+++ INPUT MATERIAL +++
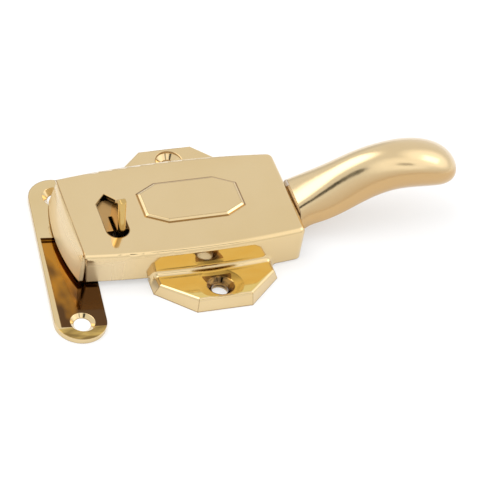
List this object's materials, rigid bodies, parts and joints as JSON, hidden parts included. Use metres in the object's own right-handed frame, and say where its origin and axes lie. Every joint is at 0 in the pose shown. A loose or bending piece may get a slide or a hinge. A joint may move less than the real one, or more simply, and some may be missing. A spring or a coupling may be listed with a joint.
{
  "type": "cabinet catch",
  "caption": "Surface-mounted brass cabinet catch with a pull handle, a spring bolt, a thumb slide and a separate keeper plate.",
  "frame": {"origin": "midpoint between the ear screws, on the mounting plane", "axes": "+X from the keeper to the handle's tip, +Y along the line of the ear screws, +Z out of the door"},
  "size_m": [0.0964, 0.0516, 0.0185],
  "materials": {
    "case": "polished",
    "inner_frame": "satin",
    "lever_pivot_pin": "satin",
    "far_collar": "satin",
    "near_collar": "satin",
    "handle_lever": "polished",
    "latch_bolt": "satin",
    "spring_peg": "satin",
    "spring_anchor": "satin",
    "anchor_rivets": "satin",
    "bolt_spring": "satin",
    "slide_tray": "darkened",
    "slide_spring": "satin",
    "slide_plate": "polished",
    "thumb_fin": "polished",
    "keeper_plate": "polished",
    "keeper_strike": "satin"
  },
  "bodies": {
    "mount": {"case": "case", "inner_frame": "inner_frame", "lever_pivot_pin": "lever_pivot_pin", "far_collar": "far_collar", "near_collar": "near_collar", "spring_anchor": "spring_anchor", "anchor_rivets": "anchor_rivets", "bolt_spring": "bolt_spring", "slide_tray": "slide_tray", "slide_spring": "slide_spring", "keeper_plate": "keeper_plate", "keeper_strike": "keeper_strike"},
    "handle": {"handle_lever": "handle_lever"},
    "bolt": {"latch_bolt": "latch_bolt", "spring_peg": "spring_peg"},
    "slide": {"slide_plate": "slide_plate", "thumb_fin": "thumb_fin"}
  },
  "joints": [
    {"name": "handle_hinge", "type": "hinge", "parent": "mount", "child": "handle", "pos_m": [0.0154, 0, 0.0062], "axis": [0, -1, 0], "range_deg": [0, 18], "stiffness_Nm_per_rad": 0.25, "springref_deg": -17.19},
    {"name": "bolt_slide", "type": "slide", "parent": "mount", "child": "bolt", "axis": [1, 0, 0], "range_m": [0, 0.0013]},
    {"name": "thumb_slide_slide", "type": "slide", "parent": "mount", "child": "slide", "axis": [0, 1, 0], "range_m": [0, 0.0035]}
  ],
  "couplings": [
    {"joint": "bolt_slide", "follows": "handle_hinge", "m_per_rad": 0.004135}
  ]
}
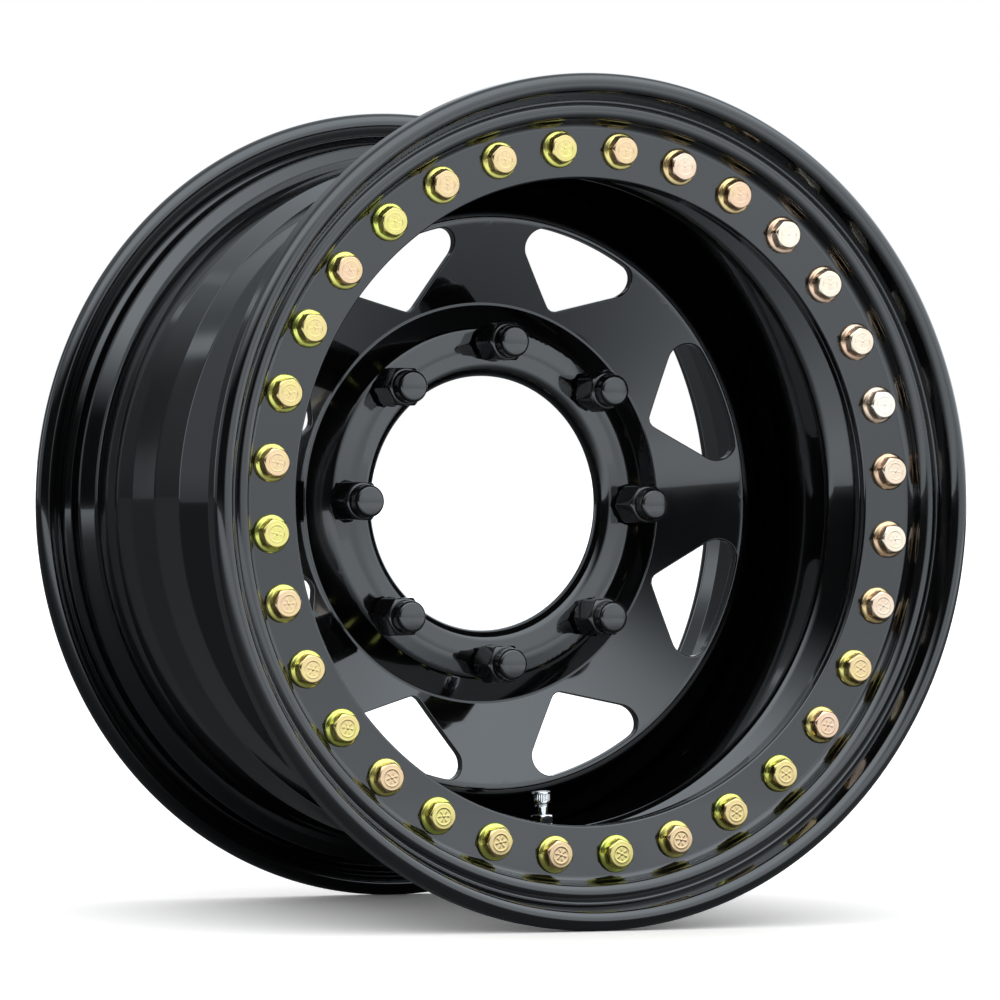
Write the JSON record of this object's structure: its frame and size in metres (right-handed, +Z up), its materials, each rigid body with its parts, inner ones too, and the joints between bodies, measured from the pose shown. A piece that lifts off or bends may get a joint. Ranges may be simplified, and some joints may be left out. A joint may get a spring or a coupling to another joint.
{
  "type": "beadlock wheel",
  "caption": "Steel off-road wheel with a bolted beadlock clamp ring, dished centre with rounded windows, lug nuts and a clamp-in valve.",
  "frame": {"origin": "centre of the hub bore, in the plane where the wheel seats on the hub", "axes": "+Y along the axle towards the vehicle, the wheel's face looks towards -Y, +Z up with the valve near the bottom"},
  "size_m": [0.4279, 0.237, 0.428],
  "materials": {
    "black_coat": "gloss black powder coat",
    "yellow_zinc": "yellow zinc plate with a faint rainbow sheen",
    "black_nut": "gloss black",
    "valve_chrome": "bright chrome plate",
    "core_brass": "turned brass",
    "seal_rubber": "moulded rubber",
    "seal_plastic": "white plastic sealing ring",
    "spring_steel": "drawn wire"
  },
  "bodies": {
    "wheel": {"barrel": "black_coat", "wheel_centre": "black_coat", "bead_ring": "black_coat", "clamp_ring": "black_coat", "beadlock_bolts": "yellow_zinc", "lug_nut_1": "black_nut", "lug_nut_2": "black_nut", "lug_nut_3": "black_nut", "lug_nut_4": "black_nut", "lug_nut_5": "black_nut", "lug_nut_6": "black_nut", "lug_nut_7": "black_nut", "lug_nut_8": "black_nut", "valve_stem": "valve_chrome", "valve_grommet": "seal_rubber", "valve_washer": "valve_chrome", "valve_nut": "valve_chrome", "core_body": "core_brass", "core_seal": "seal_plastic", "core_spring": "spring_steel"},
    "core_plunger": {"core_pin": "core_brass", "pin_seal": "seal_rubber"},
    "cap": {"valve_cap": "valve_chrome", "cap_seal": "seal_rubber"}
  },
  "joints": [
    {"name": "core_press", "type": "slide", "parent": "wheel", "child": "core_plunger", "axis": [0.0471, 0, -0.9989], "range_m": [0, 0.001], "stiffness_N_per_m": 400, "springref_m": -0.002, "deforming": ["core_spring"]},
    {"name": "cap_lift", "type": "slide", "parent": "wheel", "child": "cap", "axis": [-0.0471, 0, 0.9989], "range_m": [0, 0.012]}
  ]
}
+++
*TO BE DONE*:
Quote all the records exactly, please, leaving none out.

*CORRECT RESPONSE*:
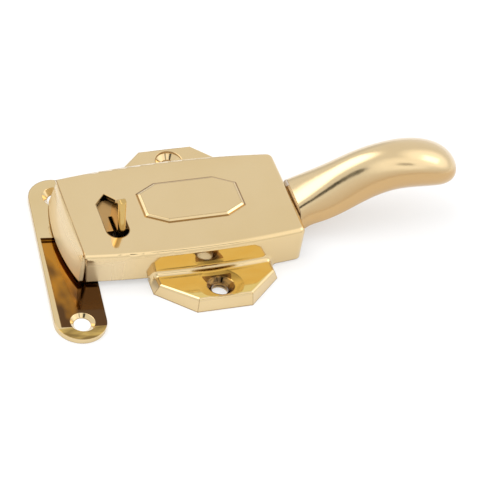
List this object's materials, rigid bodies, parts and joints as JSON, hidden parts included. Use metres in the object's own right-handed frame, and say where its origin and axes lie. Every joint is at 0 in the pose shown. A loose or bending piece may get a slide or a hinge. A joint may move less than the real one, or more simply, and some may be missing. A spring or a coupling may be listed with a joint.
{
  "type": "cabinet catch",
  "caption": "Surface-mounted brass cabinet catch with a pull handle, a spring bolt, a thumb slide and a separate keeper plate.",
  "frame": {"origin": "midpoint between the ear screws, on the mounting plane", "axes": "+X from the keeper to the handle's tip, +Y along the line of the ear screws, +Z out of the door"},
  "size_m": [0.0964, 0.0516, 0.0185],
  "materials": {
    "case": "polished",
    "inner_frame": "satin",
    "lever_pivot_pin": "satin",
    "far_collar": "satin",
    "near_collar": "satin",
    "handle_lever": "polished",
    "latch_bolt": "satin",
    "spring_peg": "satin",
    "spring_anchor": "satin",
    "anchor_rivets": "satin",
    "bolt_spring": "satin",
    "slide_tray": "darkened",
    "slide_spring": "satin",
    "slide_plate": "polished",
    "thumb_fin": "polished",
    "keeper_plate": "polished",
    "keeper_strike": "satin"
  },
  "bodies": {
    "mount": {"case": "case", "inner_frame": "inner_frame", "lever_pivot_pin": "lever_pivot_pin", "far_collar": "far_collar", "near_collar": "near_collar", "spring_anchor": "spring_anchor", "anchor_rivets": "anchor_rivets", "bolt_spring": "bolt_spring", "slide_tray": "slide_tray", "slide_spring": "slide_spring", "keeper_plate": "keeper_plate", "keeper_strike": "keeper_strike"},
    "handle": {"handle_lever": "handle_lever"},
    "bolt": {"latch_bolt": "latch_bolt", "spring_peg": "spring_peg"},
    "slide": {"slide_plate": "slide_plate", "thumb_fin": "thumb_fin"}
  },
  "joints": [
    {"name": "handle_hinge", "type": "hinge", "parent": "mount", "child": "handle", "pos_m": [0.0154, 0, 0.0062], "axis": [0, -1, 0], "range_deg": [0, 18], "stiffness_Nm_per_rad": 0.25, "springref_deg": -17.19},
    {"name": "bolt_slide", "type": "slide", "parent": "mount", "child": "bolt", "axis": [1, 0, 0], "range_m": [0, 0.0013]},
    {"name": "thumb_slide_slide", "type": "slide", "parent": "mount", "child": "slide", "axis": [0, 1, 0], "range_m": [0, 0.0035]}
  ],
  "couplings": [
    {"joint": "bolt_slide", "follows": "handle_hinge", "m_per_rad": 0.004135}
  ]
}
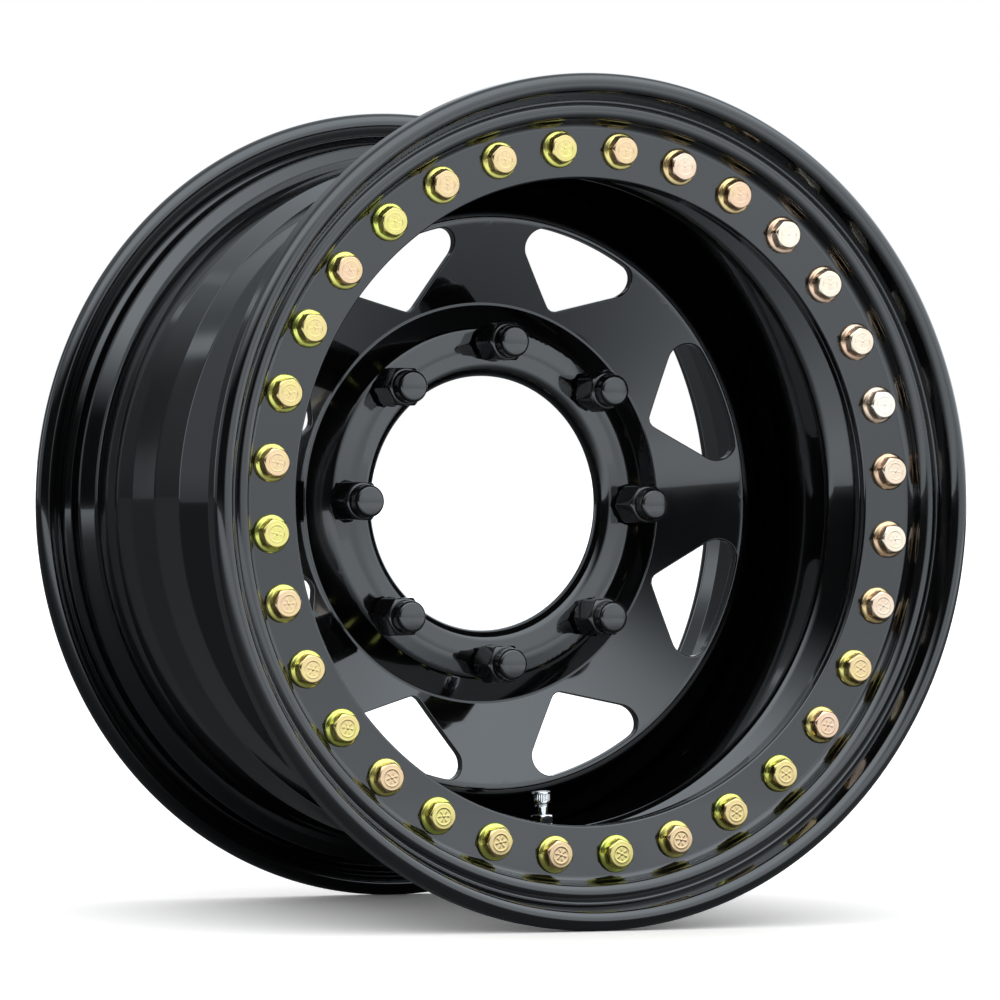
Write the JSON record of this object's structure: its frame and size in metres (right-handed, +Z up), its materials, each rigid body with its parts, inner ones too, and the joints between bodies, measured from the pose shown. A piece that lifts off or bends may get a joint. Ranges may be simplified, and some joints may be left out. A joint may get a spring or a coupling to another joint.
{
  "type": "beadlock wheel",
  "caption": "Steel off-road wheel with a bolted beadlock clamp ring, dished centre with rounded windows, lug nuts and a clamp-in valve.",
  "frame": {"origin": "centre of the hub bore, in the plane where the wheel seats on the hub", "axes": "+Y along the axle towards the vehicle, the wheel's face looks towards -Y, +Z up with the valve near the bottom"},
  "size_m": [0.4279, 0.237, 0.428],
  "materials": {
    "black_coat": "gloss black powder coat",
    "yellow_zinc": "yellow zinc plate with a faint rainbow sheen",
    "black_nut": "gloss black",
    "valve_chrome": "bright chrome plate",
    "core_brass": "turned brass",
    "seal_rubber": "moulded rubber",
    "seal_plastic": "white plastic sealing ring",
    "spring_steel": "drawn wire"
  },
  "bodies": {
    "wheel": {"barrel": "black_coat", "wheel_centre": "black_coat", "bead_ring": "black_coat", "clamp_ring": "black_coat", "beadlock_bolts": "yellow_zinc", "lug_nut_1": "black_nut", "lug_nut_2": "black_nut", "lug_nut_3": "black_nut", "lug_nut_4": "black_nut", "lug_nut_5": "black_nut", "lug_nut_6": "black_nut", "lug_nut_7": "black_nut", "lug_nut_8": "black_nut", "valve_stem": "valve_chrome", "valve_grommet": "seal_rubber", "valve_washer": "valve_chrome", "valve_nut": "valve_chrome", "core_body": "core_brass", "core_seal": "seal_plastic", "core_spring": "spring_steel"},
    "core_plunger": {"core_pin": "core_brass", "pin_seal": "seal_rubber"},
    "cap": {"valve_cap": "valve_chrome", "cap_seal": "seal_rubber"}
  },
  "joints": [
    {"name": "core_press", "type": "slide", "parent": "wheel", "child": "core_plunger", "axis": [0.0471, 0, -0.9989], "range_m": [0, 0.001], "stiffness_N_per_m": 400, "springref_m": -0.002, "deforming": ["core_spring"]},
    {"name": "cap_lift", "type": "slide", "parent": "wheel", "child": "cap", "axis": [-0.0471, 0, 0.9989], "range_m": [0, 0.012]}
  ]
}